A 1937 peer-reviewed article, “The Comparative Anatomy of the Thyroid and Adrenal Glands in Wild Animals” by Robert Crile, published in The Ohio Journal of Science, thanks “Farris and Company, of Jacksonville, Florida” for help in collecting “eighteen sets of glands of cattle, including bulls, steers and cows, pregnant and non-pregnant animals which in appearance were sleek and rugged.
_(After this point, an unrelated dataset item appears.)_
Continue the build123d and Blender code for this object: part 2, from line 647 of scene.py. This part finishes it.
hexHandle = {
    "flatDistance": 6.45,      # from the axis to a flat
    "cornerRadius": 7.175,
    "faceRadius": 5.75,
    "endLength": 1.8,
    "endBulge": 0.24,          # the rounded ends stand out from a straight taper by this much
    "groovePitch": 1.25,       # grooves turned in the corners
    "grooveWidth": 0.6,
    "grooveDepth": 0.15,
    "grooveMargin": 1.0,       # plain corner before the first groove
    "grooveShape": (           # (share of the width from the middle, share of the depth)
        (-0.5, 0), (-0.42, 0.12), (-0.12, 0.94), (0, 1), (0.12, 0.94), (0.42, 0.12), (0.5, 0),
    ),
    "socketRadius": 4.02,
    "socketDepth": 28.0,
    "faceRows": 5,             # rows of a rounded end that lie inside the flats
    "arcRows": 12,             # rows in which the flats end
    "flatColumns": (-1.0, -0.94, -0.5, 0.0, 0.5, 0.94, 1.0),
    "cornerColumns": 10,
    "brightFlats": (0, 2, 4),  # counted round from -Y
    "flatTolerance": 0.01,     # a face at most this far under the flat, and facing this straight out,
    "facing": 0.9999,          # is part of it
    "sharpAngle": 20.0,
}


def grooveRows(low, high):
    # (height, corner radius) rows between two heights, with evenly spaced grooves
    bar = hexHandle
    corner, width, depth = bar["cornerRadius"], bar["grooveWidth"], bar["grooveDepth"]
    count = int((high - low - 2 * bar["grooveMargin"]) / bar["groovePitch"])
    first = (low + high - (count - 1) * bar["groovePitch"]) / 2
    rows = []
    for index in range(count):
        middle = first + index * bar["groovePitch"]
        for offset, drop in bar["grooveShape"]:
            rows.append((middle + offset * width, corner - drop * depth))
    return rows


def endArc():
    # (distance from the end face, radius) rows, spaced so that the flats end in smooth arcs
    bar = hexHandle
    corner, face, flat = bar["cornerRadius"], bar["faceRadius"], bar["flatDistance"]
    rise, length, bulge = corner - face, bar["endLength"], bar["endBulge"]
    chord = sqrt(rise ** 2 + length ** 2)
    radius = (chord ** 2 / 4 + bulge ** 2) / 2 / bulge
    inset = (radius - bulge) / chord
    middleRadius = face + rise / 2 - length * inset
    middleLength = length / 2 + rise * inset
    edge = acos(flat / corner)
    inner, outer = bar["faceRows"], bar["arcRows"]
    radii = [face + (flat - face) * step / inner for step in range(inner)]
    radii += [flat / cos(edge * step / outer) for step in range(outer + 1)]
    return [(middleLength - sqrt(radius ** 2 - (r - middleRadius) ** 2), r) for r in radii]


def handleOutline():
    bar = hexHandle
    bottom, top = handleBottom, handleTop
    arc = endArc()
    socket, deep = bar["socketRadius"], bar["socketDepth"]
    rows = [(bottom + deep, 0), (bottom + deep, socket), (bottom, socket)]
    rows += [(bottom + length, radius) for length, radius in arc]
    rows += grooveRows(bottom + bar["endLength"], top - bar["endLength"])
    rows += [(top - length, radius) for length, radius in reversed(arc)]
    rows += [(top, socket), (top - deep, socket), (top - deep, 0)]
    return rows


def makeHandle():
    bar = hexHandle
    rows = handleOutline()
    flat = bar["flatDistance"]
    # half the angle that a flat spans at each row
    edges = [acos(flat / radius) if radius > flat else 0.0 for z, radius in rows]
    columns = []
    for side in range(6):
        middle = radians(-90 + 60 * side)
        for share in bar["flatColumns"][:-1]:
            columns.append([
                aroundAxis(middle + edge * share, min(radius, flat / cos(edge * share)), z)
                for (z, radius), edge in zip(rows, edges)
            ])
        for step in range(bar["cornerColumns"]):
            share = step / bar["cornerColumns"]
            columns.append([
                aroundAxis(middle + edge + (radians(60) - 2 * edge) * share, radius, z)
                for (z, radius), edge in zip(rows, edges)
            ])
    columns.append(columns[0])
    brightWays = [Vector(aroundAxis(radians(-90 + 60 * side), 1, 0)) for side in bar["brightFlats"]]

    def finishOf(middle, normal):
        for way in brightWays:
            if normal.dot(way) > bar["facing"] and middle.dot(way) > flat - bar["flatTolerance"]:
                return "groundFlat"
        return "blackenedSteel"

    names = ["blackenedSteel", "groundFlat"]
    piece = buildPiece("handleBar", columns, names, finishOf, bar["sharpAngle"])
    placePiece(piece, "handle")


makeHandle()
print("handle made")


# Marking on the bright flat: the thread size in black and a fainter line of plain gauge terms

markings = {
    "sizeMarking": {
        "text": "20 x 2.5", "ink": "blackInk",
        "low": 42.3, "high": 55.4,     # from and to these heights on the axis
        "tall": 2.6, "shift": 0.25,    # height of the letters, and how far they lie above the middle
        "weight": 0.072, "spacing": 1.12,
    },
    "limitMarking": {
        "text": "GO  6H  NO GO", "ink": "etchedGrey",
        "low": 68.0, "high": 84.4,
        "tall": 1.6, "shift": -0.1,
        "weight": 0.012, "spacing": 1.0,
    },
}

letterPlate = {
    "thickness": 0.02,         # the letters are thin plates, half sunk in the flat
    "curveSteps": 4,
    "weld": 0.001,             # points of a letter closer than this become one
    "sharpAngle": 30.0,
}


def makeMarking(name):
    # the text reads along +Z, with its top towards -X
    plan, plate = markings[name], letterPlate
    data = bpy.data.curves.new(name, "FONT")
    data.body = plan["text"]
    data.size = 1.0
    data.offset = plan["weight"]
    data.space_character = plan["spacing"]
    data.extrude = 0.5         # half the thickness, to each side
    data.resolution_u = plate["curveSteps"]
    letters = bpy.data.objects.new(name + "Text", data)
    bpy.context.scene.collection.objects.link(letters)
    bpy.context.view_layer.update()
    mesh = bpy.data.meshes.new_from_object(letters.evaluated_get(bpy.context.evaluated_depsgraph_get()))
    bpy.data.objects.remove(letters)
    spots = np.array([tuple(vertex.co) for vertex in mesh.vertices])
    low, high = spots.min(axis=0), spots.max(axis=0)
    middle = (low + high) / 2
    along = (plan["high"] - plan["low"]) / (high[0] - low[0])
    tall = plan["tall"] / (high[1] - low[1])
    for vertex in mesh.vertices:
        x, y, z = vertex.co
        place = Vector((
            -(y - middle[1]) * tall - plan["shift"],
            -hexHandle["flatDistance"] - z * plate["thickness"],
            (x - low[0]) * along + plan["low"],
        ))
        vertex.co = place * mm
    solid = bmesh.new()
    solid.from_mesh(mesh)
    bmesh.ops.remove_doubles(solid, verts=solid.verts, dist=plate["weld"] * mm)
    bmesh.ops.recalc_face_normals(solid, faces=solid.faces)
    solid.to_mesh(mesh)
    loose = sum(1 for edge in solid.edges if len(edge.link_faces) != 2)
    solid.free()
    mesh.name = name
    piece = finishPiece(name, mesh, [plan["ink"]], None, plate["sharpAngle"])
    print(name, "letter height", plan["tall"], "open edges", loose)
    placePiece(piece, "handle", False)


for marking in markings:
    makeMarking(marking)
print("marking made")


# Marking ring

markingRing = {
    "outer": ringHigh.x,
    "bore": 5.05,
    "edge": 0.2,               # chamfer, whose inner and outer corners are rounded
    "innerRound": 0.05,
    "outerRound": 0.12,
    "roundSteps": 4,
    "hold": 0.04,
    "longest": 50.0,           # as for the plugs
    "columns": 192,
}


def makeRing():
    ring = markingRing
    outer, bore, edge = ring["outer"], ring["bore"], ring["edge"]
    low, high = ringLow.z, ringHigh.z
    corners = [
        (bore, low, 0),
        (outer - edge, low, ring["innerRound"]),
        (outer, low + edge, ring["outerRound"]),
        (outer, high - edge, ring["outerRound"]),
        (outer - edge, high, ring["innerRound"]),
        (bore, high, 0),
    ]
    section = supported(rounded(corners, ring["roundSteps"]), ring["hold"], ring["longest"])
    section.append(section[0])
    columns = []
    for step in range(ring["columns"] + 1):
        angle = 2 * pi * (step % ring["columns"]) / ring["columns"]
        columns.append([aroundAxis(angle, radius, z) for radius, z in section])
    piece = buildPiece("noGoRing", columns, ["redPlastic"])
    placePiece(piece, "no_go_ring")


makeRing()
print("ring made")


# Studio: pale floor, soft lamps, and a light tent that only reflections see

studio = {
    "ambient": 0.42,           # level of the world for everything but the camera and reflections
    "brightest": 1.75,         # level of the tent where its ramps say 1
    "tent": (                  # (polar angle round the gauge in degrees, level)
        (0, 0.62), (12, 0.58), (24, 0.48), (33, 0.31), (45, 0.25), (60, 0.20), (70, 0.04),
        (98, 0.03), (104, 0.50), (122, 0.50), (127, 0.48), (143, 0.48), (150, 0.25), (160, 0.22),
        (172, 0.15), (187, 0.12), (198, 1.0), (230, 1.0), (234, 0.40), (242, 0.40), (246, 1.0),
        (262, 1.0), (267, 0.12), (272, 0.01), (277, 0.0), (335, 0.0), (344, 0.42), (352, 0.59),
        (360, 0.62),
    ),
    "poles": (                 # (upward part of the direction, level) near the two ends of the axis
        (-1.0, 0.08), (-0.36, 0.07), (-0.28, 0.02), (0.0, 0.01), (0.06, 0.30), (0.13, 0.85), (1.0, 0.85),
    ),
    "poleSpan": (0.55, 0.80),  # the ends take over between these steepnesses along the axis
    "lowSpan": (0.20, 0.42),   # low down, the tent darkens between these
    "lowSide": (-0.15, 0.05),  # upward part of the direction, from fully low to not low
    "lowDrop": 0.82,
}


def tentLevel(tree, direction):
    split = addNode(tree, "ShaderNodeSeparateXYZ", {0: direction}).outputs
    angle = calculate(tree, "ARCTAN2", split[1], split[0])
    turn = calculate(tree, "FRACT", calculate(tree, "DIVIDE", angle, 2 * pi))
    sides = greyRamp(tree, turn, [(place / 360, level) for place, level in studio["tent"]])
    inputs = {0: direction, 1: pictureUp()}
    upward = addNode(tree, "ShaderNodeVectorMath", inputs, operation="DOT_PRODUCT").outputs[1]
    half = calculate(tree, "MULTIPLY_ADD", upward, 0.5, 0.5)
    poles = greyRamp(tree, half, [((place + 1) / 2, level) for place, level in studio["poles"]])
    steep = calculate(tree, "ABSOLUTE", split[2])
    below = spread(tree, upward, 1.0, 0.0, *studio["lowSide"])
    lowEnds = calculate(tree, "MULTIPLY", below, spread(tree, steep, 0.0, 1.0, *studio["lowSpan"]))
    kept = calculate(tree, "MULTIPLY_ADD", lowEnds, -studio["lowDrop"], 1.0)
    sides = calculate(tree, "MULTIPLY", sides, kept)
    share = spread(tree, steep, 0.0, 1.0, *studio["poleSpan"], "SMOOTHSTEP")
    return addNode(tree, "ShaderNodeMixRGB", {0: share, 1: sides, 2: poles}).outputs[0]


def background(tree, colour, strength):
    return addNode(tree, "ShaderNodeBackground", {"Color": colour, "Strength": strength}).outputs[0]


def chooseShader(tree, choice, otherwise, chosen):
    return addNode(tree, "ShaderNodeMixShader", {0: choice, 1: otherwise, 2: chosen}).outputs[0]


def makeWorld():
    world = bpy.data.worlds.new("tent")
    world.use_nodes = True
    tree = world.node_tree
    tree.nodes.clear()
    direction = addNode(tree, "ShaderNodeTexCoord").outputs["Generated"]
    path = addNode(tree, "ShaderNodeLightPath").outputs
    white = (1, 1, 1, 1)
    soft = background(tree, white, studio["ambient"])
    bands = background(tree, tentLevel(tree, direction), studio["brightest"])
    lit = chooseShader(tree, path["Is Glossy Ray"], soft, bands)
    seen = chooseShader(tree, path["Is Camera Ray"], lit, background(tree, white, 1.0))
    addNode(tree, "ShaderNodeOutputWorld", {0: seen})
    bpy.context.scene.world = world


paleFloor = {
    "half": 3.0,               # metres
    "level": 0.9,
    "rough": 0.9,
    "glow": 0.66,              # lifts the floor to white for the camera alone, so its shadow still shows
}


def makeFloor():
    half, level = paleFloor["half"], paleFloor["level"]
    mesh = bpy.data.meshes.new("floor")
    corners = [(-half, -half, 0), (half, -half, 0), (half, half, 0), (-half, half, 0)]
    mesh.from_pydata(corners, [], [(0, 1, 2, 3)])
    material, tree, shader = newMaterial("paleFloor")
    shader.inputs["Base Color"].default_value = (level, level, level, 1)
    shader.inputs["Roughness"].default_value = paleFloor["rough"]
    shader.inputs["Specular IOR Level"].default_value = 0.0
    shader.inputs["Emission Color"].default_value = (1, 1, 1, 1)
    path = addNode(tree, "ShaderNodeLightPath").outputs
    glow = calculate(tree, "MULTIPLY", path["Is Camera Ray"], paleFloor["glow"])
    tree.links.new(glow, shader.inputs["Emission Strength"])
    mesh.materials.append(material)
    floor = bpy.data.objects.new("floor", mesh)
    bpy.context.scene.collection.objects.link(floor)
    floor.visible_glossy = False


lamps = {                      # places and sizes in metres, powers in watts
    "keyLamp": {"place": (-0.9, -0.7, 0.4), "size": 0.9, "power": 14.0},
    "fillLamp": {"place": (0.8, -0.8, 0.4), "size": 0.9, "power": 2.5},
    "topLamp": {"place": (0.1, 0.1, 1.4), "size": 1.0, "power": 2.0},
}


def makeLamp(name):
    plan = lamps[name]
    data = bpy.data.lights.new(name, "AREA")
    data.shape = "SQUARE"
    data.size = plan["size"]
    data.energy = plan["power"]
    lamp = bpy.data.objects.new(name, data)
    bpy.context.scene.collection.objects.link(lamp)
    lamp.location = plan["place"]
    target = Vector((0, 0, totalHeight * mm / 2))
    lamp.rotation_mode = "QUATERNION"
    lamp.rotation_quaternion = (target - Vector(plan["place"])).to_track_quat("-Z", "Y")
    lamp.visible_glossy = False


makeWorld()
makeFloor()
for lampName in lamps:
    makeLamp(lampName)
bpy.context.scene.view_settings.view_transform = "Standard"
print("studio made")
The glands were collected immediately after death.” Crile’s thesis was that an animal’s “energy characteristics […] depend primarily on the thyroid-adrenal relationship,” with special focus on the differences between such glandular relationships and functions in human beings and in other animals.
In the abattoir, ungulates were slaughtered, cattle were brined, pigs were porked and packed for nearly four decades, from 1921 to 1958.
No wonder, when climbing the inner intricacies, we hear against the concrete dark, low moans we attribute to the wind on this still and hot and humid Jacksonville summer night.
I never would have believed that smells could echo for so long, but animal odors persisted for decades in the abandoned Gustafson’s dairy farm in Green Cove Springs and in the kitchen of Fred Cotten’s, when temporarily closed, the oldest barbecue joint in town.
We smell the blood and we breathe the brine. We slip down the brine pipes from the third to the second floor. We freight ourselves up the caged elevator that’s not lifted in 35 years and exit onto the fourth floor. Here surely we’ll find the Minotaur. Here surely we’ll suckle the Capitoline Wolf.
Never have we viewed a vista like we now see the city from atop this slaughterhouse in the gloaming. I wish I knew what seemed most appropriate to this historic moment. I wish you’d let me hold you, but I too, these days, can only bear my presence from a distance.